In the aftermath of the London bombings on 7/7, both the Prime Minister and Treasurer were reported as saying that jihad has no place in Australian society. Both can be forgiven for making such statements given the gross misunderstanding of the term in the broader community.

Jihad is a term frequently misused and abused by persons from all different faiths. Before his arrest, the Algerian man from Melbourne named “Abu Bakr” praised UBL and supporting a form of jihad which some of us might regard as terrorism.

So what is jihad? Is it war? Does it refer to killing civilians? Is it suicide bombing?

The term “jihad” is an Arabic word which literally means to struggle or strive. It is related to the term “ijtihad”, a legislative process which Canadian Irshad Manji claims to have revived, if not invented.

Both ijtihad and jihad are forms of struggle. Ijtihad refers to a struggle for finding solutions to new problems using existing sources of Islamic law. It is a process which guarantees the dynamism of the development of Islamic law. Notwithstanding Ms Manji’s claims, she is not the first writer to discuss the process of ijtihad. Indeed, it has been a common theme of Islamic legal scholarship for the past 14 centuries.
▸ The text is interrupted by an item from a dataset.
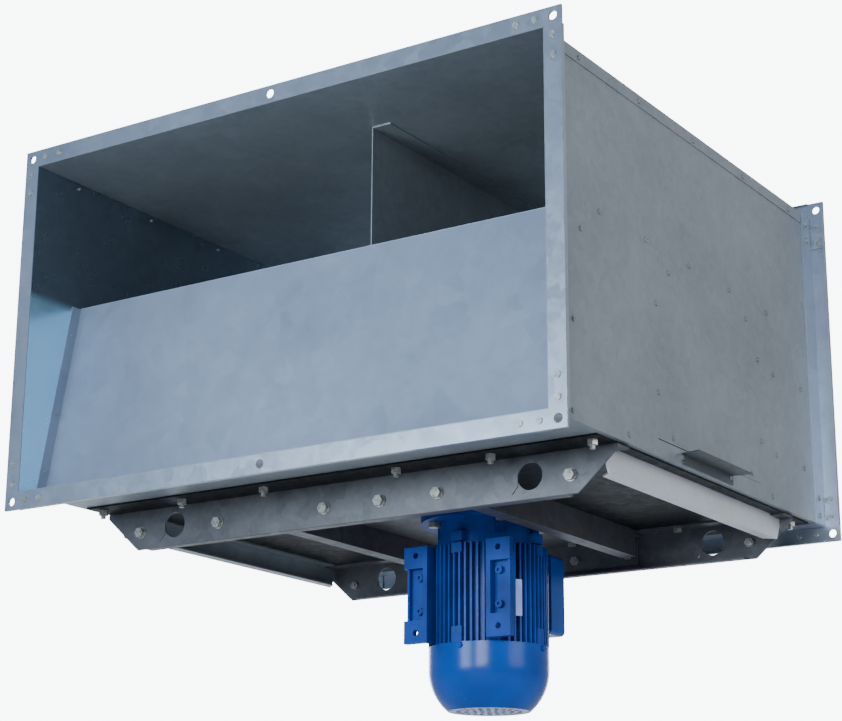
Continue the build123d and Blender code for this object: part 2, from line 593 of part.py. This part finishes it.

Indeed, it is by a process of warped ijtihad that UBL has claimed that the classical rules of armed jihad can be changed. The classical scholars are agreed on certain pre-conditions for an armed jihad. These include:

1. The existence of an Islamic state ruled by a properly constituted caliphate.

2. A formal declaration of war by the caliph.

3. An act of aggression on the Islamic state.

4. No women, children or other non-combatants are to be targeted.

The last of these rules is particularly regarded as being non-negotiable. As such, the September 11 attacks as well as suicide attacks targeted at individuals would be regarded as not falling within the boundaries of jihad as agreed to by Islamic jurists.

It is only by a process of what one may call “creative ijtihad”, common to both Irshad Manji and UBL, that one could argue jihad incorporates terrorism and attacks on civilian targets.